Summary

Viable stem cells can be successfully isolated and expanded from cryopreserved microfragmented adipose tissue using both tissue explant culture and enzymatic digestion

Abstract

Background

Microfragmentation is a new non-enzymatic, mechanical one-step procedure to process stem cells from adipose tissue (AT) for usage directly in the operation theatre. Treatment of knee osteoarthritis with autologous stem cells from microfragmented AT has shown promising results. Cryopreservation and biobanking of stem cells are becoming increasingly important for research purposes, treatment of aged patients, and for repetitive treatments to improve long-term outcomes without the need for additional lipoaspirations. Isolation of viable stem cells from cryopreserved whole lipoaspirates have been described, but not from cryopreserved microfragmented AT.

Aim

To investigate if viable stem cells could be isolated and expanded from cryopreserved microfragmented AT harvested from knee osteoarthritis patients by two different isolation methods; (1) tissue explant culture (TEC), and (2) enzymatic digestion (ED).

Materials And Methods

Microfragmented subcutaneous abdominal AT from knee osteoarthritis patients was cryopreserved in cryomedium containing 10% dimethyl sulfoxide (DMSO) cryoprotectant at -80 degrees Celsius. The samples were thawed and rinsed for stem cell isolation by TEC (non-enzymatic) and ED (with 1 mg/mL collagenase type I), respectively.

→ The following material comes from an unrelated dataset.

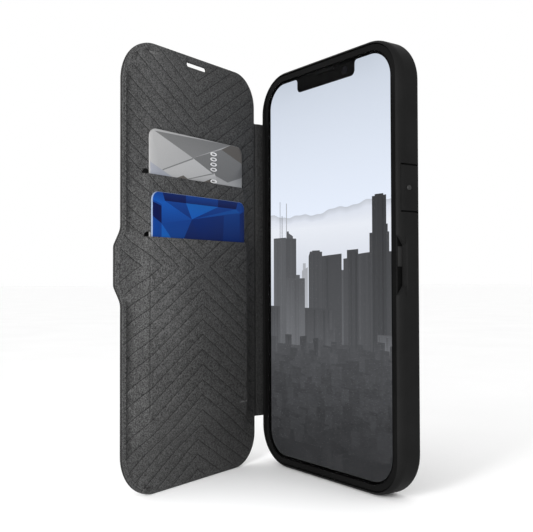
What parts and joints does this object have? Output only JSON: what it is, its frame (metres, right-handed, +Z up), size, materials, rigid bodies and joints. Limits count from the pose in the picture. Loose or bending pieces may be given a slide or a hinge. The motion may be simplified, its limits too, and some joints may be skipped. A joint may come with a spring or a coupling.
{
  "type": "phone wallet case",
  "caption": "Folio phone case: soft bumper tray, hinged spine and fabric cover with card pockets and a magnetic tab, holding a phone and cards.",
  "frame": {"origin": "centre of the case's flat back face", "axes": "+X right seen from the screen side, +Y straight out of the case's back, +Z up along the case's long side"},
  "size_m": [0.0849, 0.0912, 0.1638],
  "materials": {
    "bumper_tpu": "matte",
    "shell_plastic": "matte",
    "lining_fabric": "heathered",
    "outer_fabric": "woven",
    "stiffener": "raw",
    "magnet_steel": "plated",
    "silver_card": "printed",
    "blue_card": "printed",
    "phone_metal": "graphite",
    "screen_glass": "polished",
    "screen": "lit",
    "black_mask": "gloss",
    "earpiece": "mesh",
    "phone_back": "frosted",
    "lens_metal": "turned",
    "lens_glass": "coated",
    "flash": "frosted",
    "antenna": "satin",
    "inner_metal": "plain",
    "battery": "foil",
    "board": "solder mask"
  },
  "bodies": {
    "case": {"bumper": "bumper_tpu", "back_shell": "shell_plastic", "case_lining": "lining_fabric", "back_fabric": "outer_fabric", "camera_ring": "bumper_tpu", "case_magnet": "magnet_steel"},
    "power_button": {"power_button_cover": "bumper_tpu"},
    "volume_up_button": {"volume_up_cover": "bumper_tpu"},
    "volume_down_button": {"volume_down_cover": "bumper_tpu"},
    "spine": {"spine_lining": "lining_fabric", "spine_board": "stiffener", "spine_fabric": "outer_fabric"},
    "cover": {"cover_fabric": "outer_fabric", "cover_board": "stiffener", "tab_magnet": "magnet_steel", "cover_lining": "lining_fabric", "upper_pocket": "lining_fabric", "lower_pocket": "lining_fabric"},
    "upper_card": {"silver_card": "silver_card"},
    "lower_card": {"blue_card": "blue_card"},
    "phone": {"phone_frame": "phone_metal", "front_glass": "screen_glass", "display_panel": "screen", "display_bezel": "black_mask", "sensor_bar": "black_mask", "earpiece_mesh": "earpiece", "front_camera": "lens_glass", "mid_plate": "inner_metal", "battery": "battery", "logic_board": "board", "charging_port": "inner_metal", "antenna_window": "antenna", "back_glass": "phone_back", "camera_plateau": "phone_back", "camera_lens_rings": "lens_metal", "camera_lens_glasses": "lens_glass", "flash_window": "flash"},
    "power_key": {"side_key": "phone_metal"},
    "volume_up_key_body": {"volume_up_key": "phone_metal"},
    "volume_down_key_body": {"volume_down_key": "phone_metal"},
    "mute_switch": {"mute_lever": "phone_metal"}
  },
  "joints": [
    {"name": "spine_hinge", "type": "hinge", "parent": "case", "child": "spine", "pos_m": [-0.0424, 0.0001, 0], "axis": [0, 0, -1], "range_deg": [0, 180]},
    {"name": "cover_hinge", "type": "hinge", "parent": "spine", "child": "cover", "pos_m": [-0.0424, -0.01345, 0], "axis": [0, 0, -1], "range_deg": [-72, 108]},
    {"name": "upper_card_slide", "type": "slide", "parent": "cover", "child": "upper_card", "axis": [0, 0, 1], "range_m": [0, 0.068]},
    {"name": "lower_card_slide", "type": "slide", "parent": "cover", "child": "lower_card", "axis": [0, 0, 1], "range_m": [0, 0.068]},
    {"name": "phone_slide", "type": "slide", "parent": "case", "child": "phone", "axis": [0, -1, 0], "range_m": [0, 0.0075]},
    {"name": "power_button_press", "type": "slide", "parent": "case", "child": "power_button", "axis": [-1, 0, 0], "range_m": [0, 0.0004], "stiffness_N_per_m": 2000},
    {"name": "volume_up_press", "type": "slide", "parent": "case", "child": "volume_up_button", "axis": [1, 0, 0], "range_m": [0, 0.0004], "stiffness_N_per_m": 2000},
    {"name": "volume_down_press", "type": "slide", "parent": "case", "child": "volume_down_button", "axis": [1, 0, 0], "range_m": [0, 0.0004], "stiffness_N_per_m": 2000},
    {"name": "power_key_press", "type": "slide", "parent": "phone", "child": "power_key", "axis": [-1, 0, 0], "range_m": [0, 0.0004], "stiffness_N_per_m": 2000},
    {"name": "volume_up_key_press", "type": "slide", "parent": "phone", "child": "volume_up_key_body", "axis": [1, 0, 0], "range_m": [0, 0.0004], "stiffness_N_per_m": 2000},
    {"name": "volume_down_key_press", "type": "slide", "parent": "phone", "child": "volume_down_key_body", "axis": [1, 0, 0], "range_m": [0, 0.0004], "stiffness_N_per_m": 2000},
    {"name": "mute_switch_slide", "type": "slide", "parent": "phone", "child": "mute_switch", "axis": [0, 1, 0], "range_m": [0, 0.001]}
  ],
  "couplings": [
    {"joint": "power_key_press", "follows": "power_button_press", "ratio": 1},
    {"joint": "volume_up_key_press", "follows": "volume_up_press", "ratio": 1},
    {"joint": "volume_down_key_press", "follows": "volume_down_press", "ratio": 1}
  ]
}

Viability, population doublings, and doubling time was assessed by trypan blue staining. Cell type and senescence-associated ß-galactosidase activity were measured by flow cytometry. Osteogenic and adipogenic differentiation was assessed quantitatively by Alizarin Red S and Oil-Red-O staining, respectively. Statistical analysis was performed using paired t-tests. Normality of data was confirmed using Shapiro-Wilk tests and QQ-plots. p-values <0.05 were considered statistically significant.

Results

Microfragmented AT from 7 patients (5 females and 2 males, age 41 to 63 years) was cryopreserved for a period of 46-150 days (mean (SD) 115.9 days (44.3 days)). Viable stem cells were successfully recovered and expanded from all patients using both isolation methods with no significant difference in viable population doublings or doubling time from passage 1 to 3 (p>0.05). Low levels of senescence-associated ß-galactosidase activity was detected for both methods. Stemness was verified by stem cell surface markers and osteogenic and adipogenic differentiation performance. Adventitial stem cells (CD31-/CD34+/CD45-/CD90+/CD146-), pericytes (CD31-/CD34-/CD45-/CD90+/CD146+), transitional pericytes (CD31-/CD34+/CD45-/CD90+/CD146+), mesenchymal stem cells (CD34-/CD45-/CD90+), and CD271+ stem cells (CD31-/CD45-/CD90+/CD271+) were identified using both methods. More pericytes were present when using TEC (25% (24%)) compared to ED (2% (2%)) at passage 4 (p=0.04).

Conclusion

Viable stem cells can be isolated and expanded from cryopreserved microfragmented AT using both TEC and ED. The TEC isolation method provides more clinically relevant pericytes than ED. For research purposes, the TEC method is believed to be more representative of treatment with microfragmented AT as no enzymes have been applied.